One principal, who agreed with several colleagues that the cutback would reduce student participation in sports programs, suggested that the plan was simply a new version of robbing Peter to pay Paul.
"Where will the students who don't participate be?" he asked. "Probably out riding in cars or participating in some other energy-consuming activity."
But athletic director Robyak remained optimistic.

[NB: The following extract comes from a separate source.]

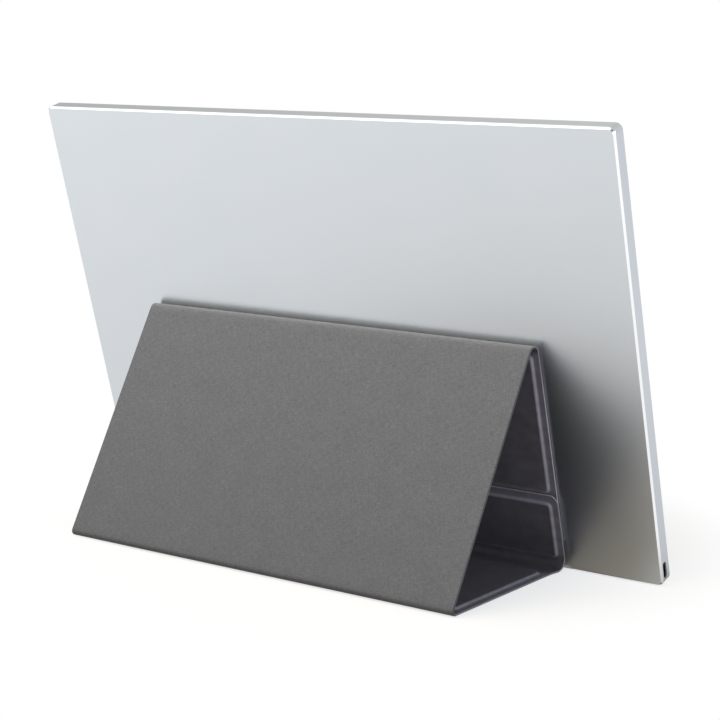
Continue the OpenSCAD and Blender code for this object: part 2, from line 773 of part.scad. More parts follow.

"I think the package shocked a lot of people," he said. "It may cause some problems initially, but soon we'll all be in the swing of things. I think kids will still participate. And it shouldn't affect the quality of our sports programs at all." THE SCORE CARD FOOTBALL: No cutbacks in regular season of 10 games or in post-season tournaments. BASKETBALL: Season reduced from 20 games to 18; no games trimmed from post-season tournaments. INDOOR TRACK AND FIELD: Meets reduced from 12 to 10; state meet canceled. OUTDOOR TRACK AND FIELD: Meets reduced from 12 to 10 for each school or individual team member; no changes in post-season meets. Soccer: Games reduced to 16 to 12 games; one invitational tournment scheduled; state tournament canceled. BASEBALL AND SOFTBALL: Games reduced from 20 to 16; no changes in post-season schedule. TENNIS: Matches reduced from 16 to 12; schools may send each player to one tournament; no changes in post-season schedule. GOLF: Matches reduced from 16 to 12; no changes in post-season matches. WINTER AND SPRING GYMNASTICS: Meets reduced from 12 to 10; no changes in post-season tournments. FIELD HOCKEY: Games reduced from 12 to 10; no changes in post-season tournaments. SWIMMING: Meets reduced from 12 to 10; no changes in post-season schedule. CROSS COUNTRY: Meets reduced from 12 to 10; no changes in post-season schedule. Note: The Virginia High School League limited all sports to one preseason scrimmage. In all, the new schedule eliminates nearly 100 events for each school.